Alicia Barreiro (Argentina) is a PhD in Educational Sciences and Postdoctoral Studies in Social Sciences, Magister in Educational Psychology. She is a Professor of Genetic Psychology and Epistemology at the University of Buenos Aires, and an endowed researcher at the National Scientific and Technological Research Council (CONICET-Argentine) at the Latina American Faculty of Social Sciences. Her research interests are focused on the construction of social knowledge and moral development of children, adolescents and adults, combining social and developmental psychology approaches.
Maria Loreto Martinez (Chile) is a full professor of Psychology at the Pontificia Universidad Católica de Chile, and director of Penta UC, an educational program to promote the manifestation of talents in advanced students. She graduated as a a professional psychologist at the Pontificia Universidad Católica de Chile, and obtained her M. A. and Ph.D. in Psychology from the University of Maryland, U.S. Her training includes developmental, clinical, social and community psychology. Her research interests focus on children and adolescents ́social and emotional development in particular, issues of identity, autonomy and civic development in adolescents. Her research has been funded by the National Fund for Scientific and Technological Development (FONDECYT). She has published work on neighborhood effects in young children.

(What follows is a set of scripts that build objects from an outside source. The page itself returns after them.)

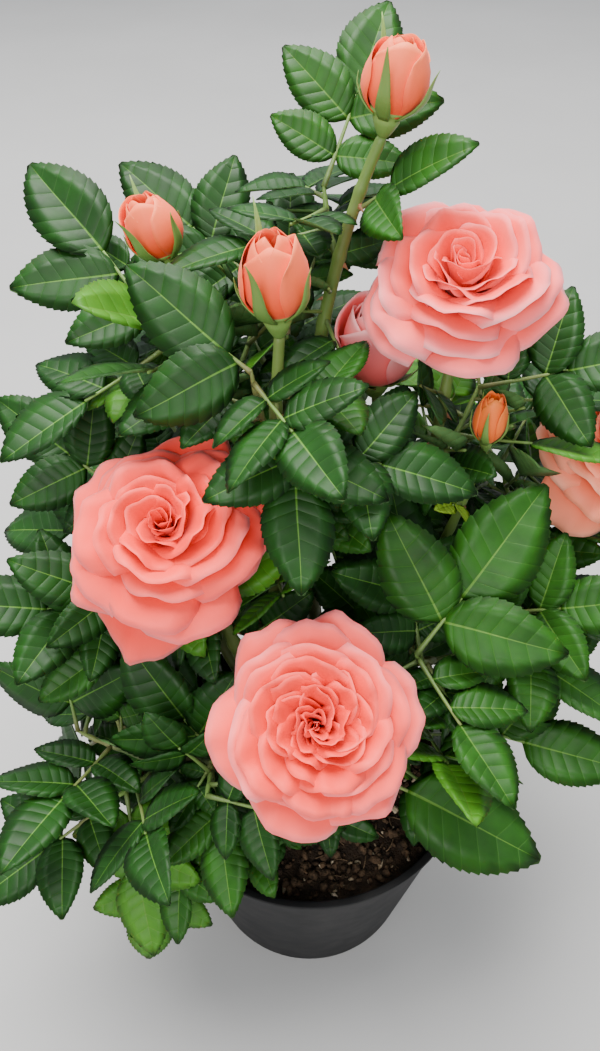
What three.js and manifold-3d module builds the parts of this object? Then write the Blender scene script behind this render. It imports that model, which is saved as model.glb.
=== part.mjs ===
/**
 * Potted rose bush with open blooms and buds, in millimetres, +Z up.
 * The origin is the centre of the pot's flat underside, and -Y is the front of the plant.
 * Every cane, shoot, bough, bloom, bud and mass of leaves is one closed solid. A solid that
 * grows from another one starts a small clearance away from it.
 */
import * as THREE from 'three';
import { mergeVertices } from 'three/addons/utils/BufferGeometryUtils.js';
import Module from 'manifold-3d';

// Clearance between a solid and the solid that carries it, and the least detail of fused solids
const CLEARANCE = 0.3;
const FUSE_TOLERANCE = 0.08;
const SEAT_ROUNDS = 3;
const SEAT_SEARCH = 4;

// Pot: a thin plastic wall with a rounded lip, and drain holes near the edge of its base
const POT_HEIGHT = 95;
const POT_RIM_RADIUS = 60;
const POT_BASE_RADIUS = 44;
const POT_WALL = 1.5;
const POT_FLOOR = 2.5;
const POT_LIP_WIDTH = 2.6;
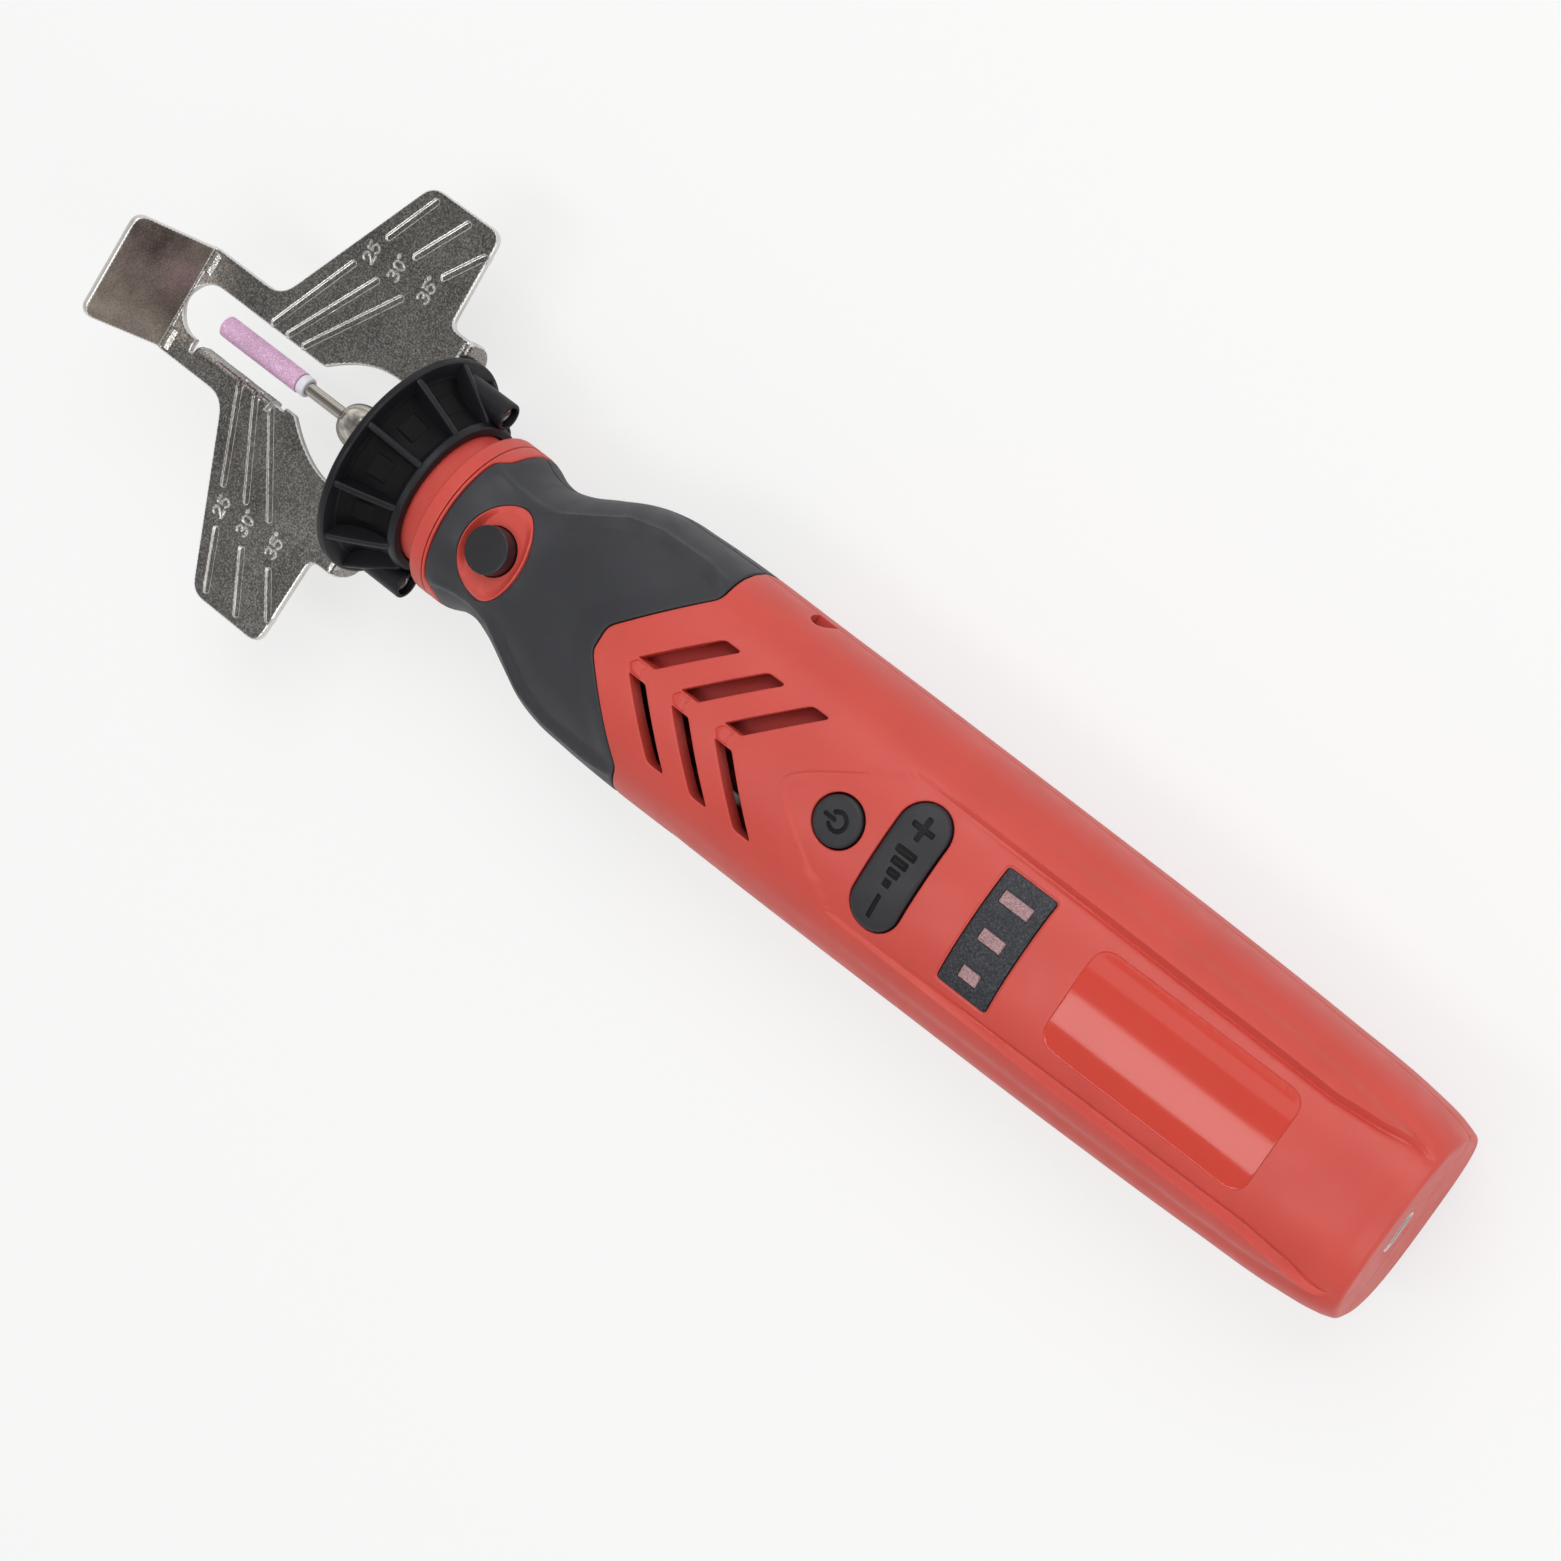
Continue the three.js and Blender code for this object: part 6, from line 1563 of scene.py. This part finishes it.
contact = slab("socket_contact", [
    (contact_front, -contact_half, 0), (contact_rear, -contact_half, 0.02),
    (contact_rear, contact_half, 0.02), (contact_front, contact_half, 0)], contact_wide,
    [contact_gold], edge=0.02, centre=home)
contact_places = [(0, (k - (contact_count - 1) / 2) * contact_pitch, port_level)
                  for k in range(contact_count)]
contacts = copies("socket_contacts", contact, contact_places, (0, 0, 0), (0, 0, 0), contact_gold)
for piece in (socket_can, tongue, contacts):
    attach(piece, "shells")
    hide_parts("usb_socket")

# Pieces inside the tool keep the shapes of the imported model, and get finishes of their own: a ground steel
# spindle in two bearings, a drawn motor can round a copper-wound armature and two ferrite magnets, boards
# under green mask and two cells in blue sleeves.
inner_finishes = {
    finish_material("ground_steel", (0.50, 0.50, 0.49), 0.3, metallic=1.0, bump=0.1, bump_size=0.3):
        ["spindle", "collet", "front_bearing", "rear_bearing", "motor_shaft", "lock_pin"],
    finish_material("drawn_can", (0.26, 0.24, 0.23), 0.3, metallic=1.0, bump=0.12, bump_size=0.6):
        ["motor_can"],
    finish_material("nickel_strap", (0.58, 0.56, 0.50), 0.38, metallic=1.0): ["cell_strap"],
    finish_material("enamelled_copper", (0.42, 0.16, 0.06), 0.35, metallic=0.8, bump=0.5, bump_size=0.5):
        ["motor_armature"],
    finish_material("pressed_ferrite", (0.045, 0.045, 0.048), 0.6, bump=0.4, bump_size=0.3):
        ["magnet_left", "magnet_right"],
    finish_material("coupling_rubber", (0.02, 0.02, 0.022), 0.6, bump=0.3): ["shaft_coupling"],
    finish_material("switch_plastic", (0.016, 0.016, 0.018), 0.45, bump=0.1):
        ["cooling_fan", "motor_end_cap", "power_switch", "speed_up_switch", "speed_down_switch"],
    finish_material("solder_mask", (0.012, 0.085, 0.03), 0.35, speck=0.5, speck_size=0.9, coat=0.3):
        ["control_board", "charge_board"],
    finish_material("cell_sleeve", (0.03, 0.13, 0.40), 0.38, spread=0.04, coat=0.2):
        ["battery_cell_left", "battery_cell_right"],
}
for material, names in inner_finishes.items():
    for name in names:
        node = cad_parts[name]
        node.data.materials.clear()
        node.data.materials.append(material)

Andres Molano (Colombia) is the executive director of the Colombian National Institute of Educational Assessment (ICFES). Prior to this position he was an associated professor of human development and education at Universidad de los Andes (Colombia) and a senior research scientist affiliated to the Global Ties for Children center at New York University. His basic developmental work focuses on the time-variant effects of peer social networks on learning and social and emotional development.
Susana Frisancho (Peru)is a Professor at the Pontificia Universidad Católica del Perú, Perú. Dr. Frisancho focuses on cultural and cognitive development among indigenous peoples, among other related topics. She is also the Principal Professor and Coordinator of the Research Group on Cognition, Learning and Development.
Alejandro Vasquez (Uruguay) is a Full Professor. Instituto de Fundamentos y Métodos en Psicología. Facultad de Psicología, Universidad de la República; Co-Director, Interdisciplinary Center for Cognition in Learning and Teaching (CICEA); Member of the National System of Researchers, Uruguay; Member of the Program for the Development of Basic Sciences, Uruguay. Professor Vasquez’s research is organized in two main branches: (a) large-scale assessment of psychological development, especially in early childhood and school readiness, and (b) temporal future orientation, both in childhood and in adulthood. From a methodological standpoint, my interests are replicability in psychology, psychometrics, profile analytics, and longitudinal models applied to developmental sciences. We created assessments for the educational system widely used in Uruguay and contributed with analytics of governmental data on early childhood services.